Ha senso parlare ancora di donne o questione femminile nel 2014? Ha senso la giornata del’8 Marzo oggi? Si, credo proprio di si. Nel 2014 come nel 1946, anno in cui venne sancito il diritto di voto alle donne, ci sono ancora conquiste che le donne devono fare e per le quali vale la pena riflettere, discutere e lottare. Sono conquiste diverse, né più né meno importanti, ma conquiste necessarie in questi tempi difficili sia dal punto di vista sociale che economico: parlo di conquiste legate alla dignità e alle pari opportunità che le donne hanno diritto di avere nella vita familiare, sociale ed economica.

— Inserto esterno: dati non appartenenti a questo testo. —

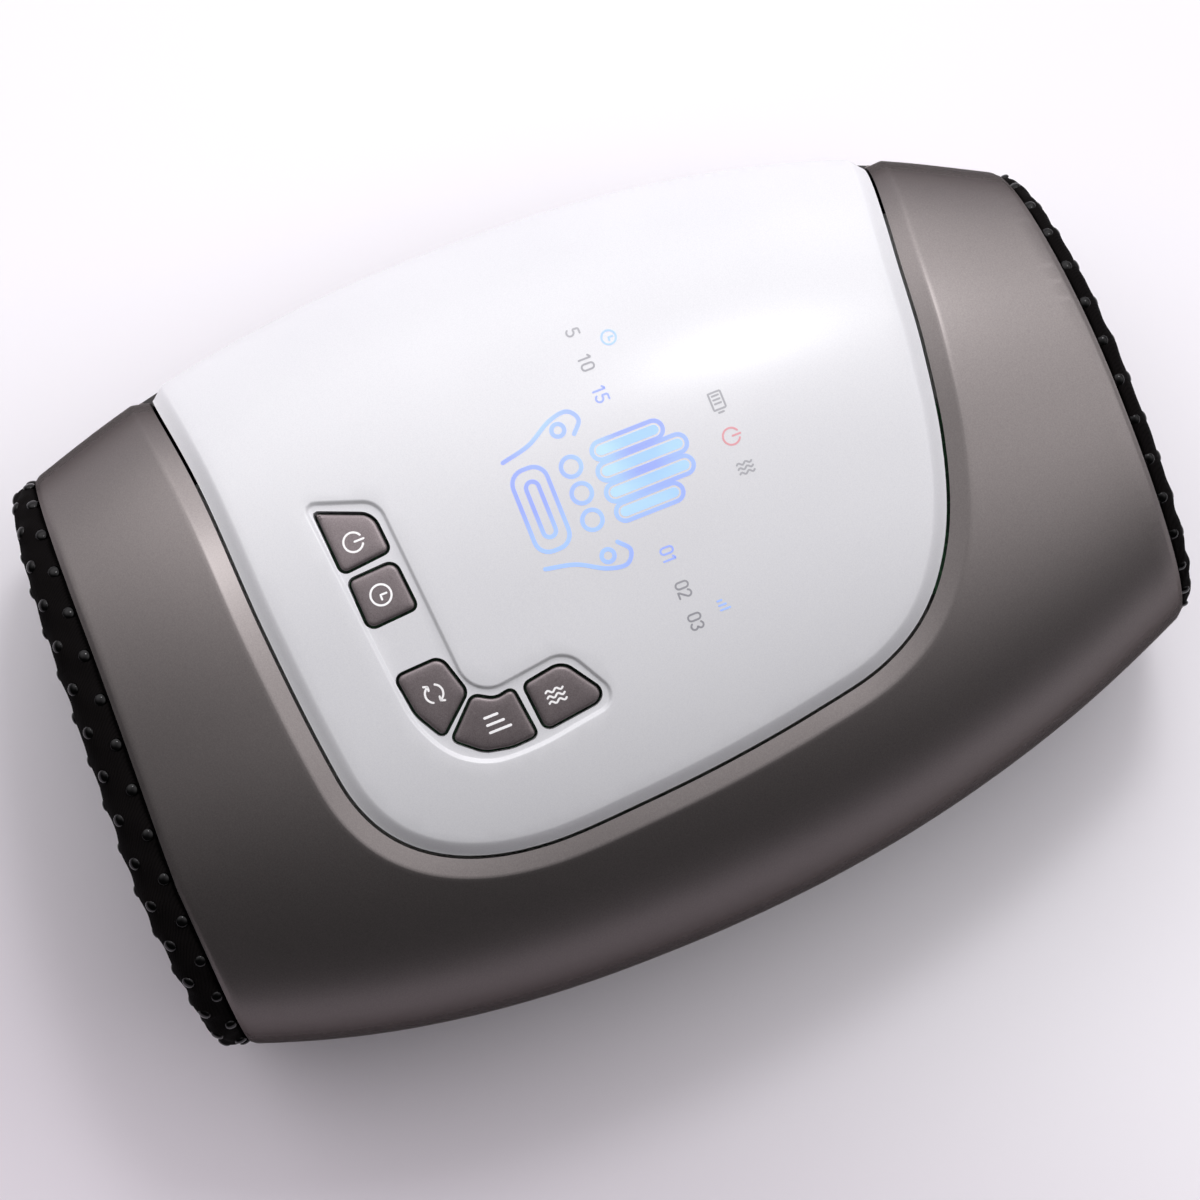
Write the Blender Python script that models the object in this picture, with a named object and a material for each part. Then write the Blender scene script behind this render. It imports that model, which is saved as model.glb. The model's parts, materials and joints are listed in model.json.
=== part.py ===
# Hand compression massager: a barrel-shaped case around a padded tunnel that squeezes the hand.
# Metres, +Z up. The origin is on the table under the middle of the object.
# +Y runs from the wrist opening to the finger opening, and +X is the user's right.

import math

import bmesh
import bpy
from mathutils import Vector

# Whole object
OVERALL_LENGTH = 0.267
OVERALL_WIDTH = 0.176
OVERALL_HEIGHT = 0.104

# Clearances
FIT_GAP = 0.0003
PANEL_GAP = 0.0005
KEY_GAP = 0.0006
LIP_GAP = 0.0004
CUT_OVERRUN = 0.004

# Case form: sections are superellipses, widest at the equator, that shrink towards both rims
WIDEST_Y = -0.020
FRONT_LIP_REACH = 0.010
REAR_LIP_REACH = 0.008
FRONT_TAPER = 0.0168
REAR_TAPER = 0.0300
FRONT_CROWN_DROP = 0.0150
REAR_CROWN_DROP = 0.0160
EQUATOR_HEIGHT = 0.045
PARTING_DROP = 0.005
BASE_RISE = 0.006
BASE_RISE_REACH = 0.0485
WALL = 0.0025
FRONT_POWER = 2.3
REAR_POWER = 2.15
UPPER_POWER = 2.35
LOWER_POWER = 3.2
BASE_FULLNESS = 1.10
CASE_STATIONS = 18
CASE_ARC_STEPS = 24

# Groove between the white panel and the grey case
GROOVE_HALF_WIDTH = 0.0040
GROOVE_DEPTH = 0.0011

# Feet
FOOT_HEIGHT = 0.0030
FOOT_RADIUS = 0.0070
FOOT_EDGE = 0.0008
FOOT_SIDE_INSET = 0.0500
FOOT_END_INSET = 0.0615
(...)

Non mi voglio soffermare sulle forme di violenza crescente a cui stiamo assistendo in questi anni e che meritano un ragionamento a parte ma su quello che sta accadendo sul fronte del lavoro. In questi anni di forte crisi economica sappiamo che sono aumentate le disuguaglianze e non solo quelle tra ricchi/poveri, tra occupati/disoccupati ma anche tra chi aveva diritti acquisiti e chi diritti precari e mi riferisco alle donne. Perché il diritto al lavoro per le donne non è veramente ancora un diritto acquisito nella nostra società: negli anni 80/90 quando il lavoro c’era si iniziavano a vedere donne al lavoro con un ruolo importante (le cosiddette donne in carriera) ma in realtà questa non era una vera e propria conquista perché presupponeva un sacrificio nell’ambito familiare (tanto che a volte la donna in carriera era definita con un accezione negativa). E a maggior ragione oggi che il lavoro non c’è chi viene più sacrificato è inevitabilmente la donna; è a noi donne che il mondo del lavoro fa pagare il prezzo della crisi.

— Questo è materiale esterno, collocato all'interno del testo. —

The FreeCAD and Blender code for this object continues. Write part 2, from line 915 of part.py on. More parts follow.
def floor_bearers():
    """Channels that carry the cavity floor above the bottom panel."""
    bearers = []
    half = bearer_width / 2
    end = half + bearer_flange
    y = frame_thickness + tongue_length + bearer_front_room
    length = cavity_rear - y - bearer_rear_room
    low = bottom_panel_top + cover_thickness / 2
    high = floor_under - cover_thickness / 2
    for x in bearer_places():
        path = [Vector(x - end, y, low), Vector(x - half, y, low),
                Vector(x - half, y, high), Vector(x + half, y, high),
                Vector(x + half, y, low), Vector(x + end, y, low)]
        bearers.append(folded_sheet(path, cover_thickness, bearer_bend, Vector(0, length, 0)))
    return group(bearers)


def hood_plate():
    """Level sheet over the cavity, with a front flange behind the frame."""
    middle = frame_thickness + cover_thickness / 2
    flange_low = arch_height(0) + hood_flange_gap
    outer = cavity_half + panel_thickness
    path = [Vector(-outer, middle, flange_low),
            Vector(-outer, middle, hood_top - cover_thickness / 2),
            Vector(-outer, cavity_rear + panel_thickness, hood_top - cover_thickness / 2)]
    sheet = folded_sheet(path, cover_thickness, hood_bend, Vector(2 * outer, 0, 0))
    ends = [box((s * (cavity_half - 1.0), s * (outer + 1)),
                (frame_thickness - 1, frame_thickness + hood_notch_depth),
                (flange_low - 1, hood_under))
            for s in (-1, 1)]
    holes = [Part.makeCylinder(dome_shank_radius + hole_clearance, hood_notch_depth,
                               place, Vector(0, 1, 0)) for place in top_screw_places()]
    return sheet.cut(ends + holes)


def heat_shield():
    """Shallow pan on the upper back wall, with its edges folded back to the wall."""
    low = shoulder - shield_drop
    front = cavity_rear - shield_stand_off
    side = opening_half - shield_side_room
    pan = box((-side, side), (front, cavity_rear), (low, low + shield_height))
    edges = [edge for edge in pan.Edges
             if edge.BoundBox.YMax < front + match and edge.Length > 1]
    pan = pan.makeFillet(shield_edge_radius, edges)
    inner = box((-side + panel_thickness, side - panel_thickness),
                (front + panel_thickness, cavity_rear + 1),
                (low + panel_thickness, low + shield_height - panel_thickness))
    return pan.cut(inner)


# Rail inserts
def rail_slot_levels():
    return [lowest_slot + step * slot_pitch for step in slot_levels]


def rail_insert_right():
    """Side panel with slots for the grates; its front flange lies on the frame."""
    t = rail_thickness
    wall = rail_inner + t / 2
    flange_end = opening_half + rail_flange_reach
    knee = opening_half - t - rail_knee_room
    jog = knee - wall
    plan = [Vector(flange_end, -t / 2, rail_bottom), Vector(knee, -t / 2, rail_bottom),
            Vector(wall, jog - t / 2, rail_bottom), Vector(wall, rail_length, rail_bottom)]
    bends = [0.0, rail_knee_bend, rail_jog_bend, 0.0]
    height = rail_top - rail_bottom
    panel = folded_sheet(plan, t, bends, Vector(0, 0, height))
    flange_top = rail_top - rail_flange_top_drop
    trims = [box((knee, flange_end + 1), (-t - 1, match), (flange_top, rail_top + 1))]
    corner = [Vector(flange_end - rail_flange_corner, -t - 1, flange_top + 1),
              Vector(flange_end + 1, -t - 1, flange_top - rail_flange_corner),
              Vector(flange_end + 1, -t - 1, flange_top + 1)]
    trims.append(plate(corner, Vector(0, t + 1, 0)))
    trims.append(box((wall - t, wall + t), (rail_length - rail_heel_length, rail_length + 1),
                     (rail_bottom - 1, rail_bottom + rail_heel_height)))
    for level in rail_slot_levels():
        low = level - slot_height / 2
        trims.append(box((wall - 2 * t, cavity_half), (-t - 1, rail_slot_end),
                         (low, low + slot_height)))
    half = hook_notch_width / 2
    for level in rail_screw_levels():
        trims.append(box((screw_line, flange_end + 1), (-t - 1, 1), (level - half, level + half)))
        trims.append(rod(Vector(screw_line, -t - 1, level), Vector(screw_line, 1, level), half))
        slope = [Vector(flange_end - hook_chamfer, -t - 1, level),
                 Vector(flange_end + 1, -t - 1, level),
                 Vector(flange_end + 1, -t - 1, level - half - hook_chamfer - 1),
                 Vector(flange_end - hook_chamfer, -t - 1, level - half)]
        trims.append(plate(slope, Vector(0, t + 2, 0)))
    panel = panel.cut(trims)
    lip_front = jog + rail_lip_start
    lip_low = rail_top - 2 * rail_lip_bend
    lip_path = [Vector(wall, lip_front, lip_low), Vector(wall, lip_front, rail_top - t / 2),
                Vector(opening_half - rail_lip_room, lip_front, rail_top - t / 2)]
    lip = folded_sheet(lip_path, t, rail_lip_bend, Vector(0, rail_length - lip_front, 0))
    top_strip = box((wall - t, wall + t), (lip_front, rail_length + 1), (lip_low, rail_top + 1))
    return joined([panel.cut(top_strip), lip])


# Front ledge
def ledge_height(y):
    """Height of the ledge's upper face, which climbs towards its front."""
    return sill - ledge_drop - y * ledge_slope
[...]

Oltre a doverci prendere cura di tutta la famiglia sopperendo a dei servizi di welfare sempre più inadeguati, ci troviamo anche di fronte a problemi lavorativi che sono evidenti già a partire dall’ingresso nel mondo del lavoro, ma anche nell’accesso a ruoli manageriali o almeno paritari e non meno qualificanti, nelle differenze salariali, nella pratica delle dimissioni in bianco fino alla completa rinuncia al lavoro per motivi familiari. Eppure è dimostrato che la partecipazione delle donne al mercato del lavoro sarebbe un fattore di crescita importante per il nostro paese. Uno studio OCSE del 2012 ha stimato che una riduzione del gap di occupazione femminile fino al suo completo annullamento nel 2030 possa comportare per l’Italia un maggior tasso di crescita annuale del PIL pro-capite del 1% e un incremento del PIL del 20%.

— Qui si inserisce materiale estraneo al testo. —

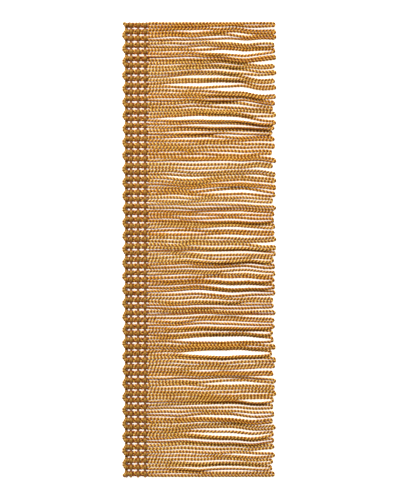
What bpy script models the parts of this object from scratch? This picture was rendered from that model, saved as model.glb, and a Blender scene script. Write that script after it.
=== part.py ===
"""Cord fringe trim, laid flat: a narrow knitted heading with a skirt of looped chain-stitch cords."""

import math
import random
from collections import namedtuple

import bmesh
import bpy
import numpy as np

MM = 0.001
WELD = 0.001 * MM

# The trim's own sizes. X runs across it from the scalloped edge to the loop tips, Y along it.
ROWS = 68
ROW_PITCH = 2.676 * MM
LENGTH = ROWS * ROW_PITCH
WIDTH = 61.8 * MM
LEFT_EDGE = -WIDTH / 2

# The heading, 10.2 mm wide at its scallops
SCALLOP_DEPTH = 1.0 * MM
SCALLOP_REACH = 0.62  # half a scallop's length along the edge, in rows
FLANK_HEIGHT = 0.3  # on a row's two flanks, as a share of its full height

# The strip that carries the fringe, parted from the heading's edge
STRIP_START = 10.65 * MM
STRIP_WIDTH = 0.9 * MM
STRIP_BASE = 0.12 * MM
STRIP_TOP = 1.35 * MM

# The cords, two to a row
CORDS = 2 * ROWS
CORD_PITCH = ROW_PITCH / 2
CORD_WIDTH = 1.1 * MM
CORD_HEIGHT = 1.1 * MM
CLEARANCE = 0.06 * MM
SKIRT = WIDTH - STRIP_START  # from the strip to the longest loop's tip
LEG_STEP = 7 * MM
LEG_START = -0.15 * MM  # the cords run right through the strip and end just behind it

# Heights across the heading: along a weft row, where the pillar stitches make knots over the
# cords, and between two rows, where only the warp threads cross.
Column = namedtuple("Column", "across over_row between")
COLUMNS = [
    Column(1.0 * MM, 0.9 * MM, 0.7 * MM),  # the edge, before the scallops push it out
    Column(1.9 * MM, 1.9 * MM, 1.2 * MM),  # first wale
    Column(2.8 * MM, 1.3 * MM, 0.6 * MM),
    Column(3.7 * MM, 2.0 * MM, 1.1 * MM),  # second wale
    Column(5.1 * MM, 1.3 * MM, 0.5 * MM),
    Column(6.5 * MM, 2.0 * MM, 1.1 * MM),  # third wale
    Column(8.0 * MM, 1.3 * MM, 0.5 * MM),
    Column(9.3 * MM, 2.0 * MM, 1.1 * MM),  # fourth wale
    Column(10.2 * MM, 1.2 * MM, 0.6 * MM),
]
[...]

La politica nazionale su questo tema potrebbe fare molto al fine di accelerare il cambiamento e costruire pari opportunità lavorative attraverso la detassazione del lavoro femminile, gli orari di lavoro più flessibili e anche forme di lavoro più snelle come il telelavoro o il part-time in modo da dare possibilità a noi donne di gestire al meglio la nostra vita e il nostro tempo sia all’interno che all’esterno del nucleo familiare. Sta invece alle amministrazioni pubbliche – e da qui la nostra proposta programmatica per Cortona – creare un territorio a misura di donna, un luogo dove ci siano servizi che aiutano le donne a poter avere un lavoro, se lo desiderano, migliorando, ad esempio, l’offerta degli asili nido con orari più flessibili, rafforzando i servizi di cura dei propri familiari anziani o disabili, agevolando, infine, la mobilità pubblica.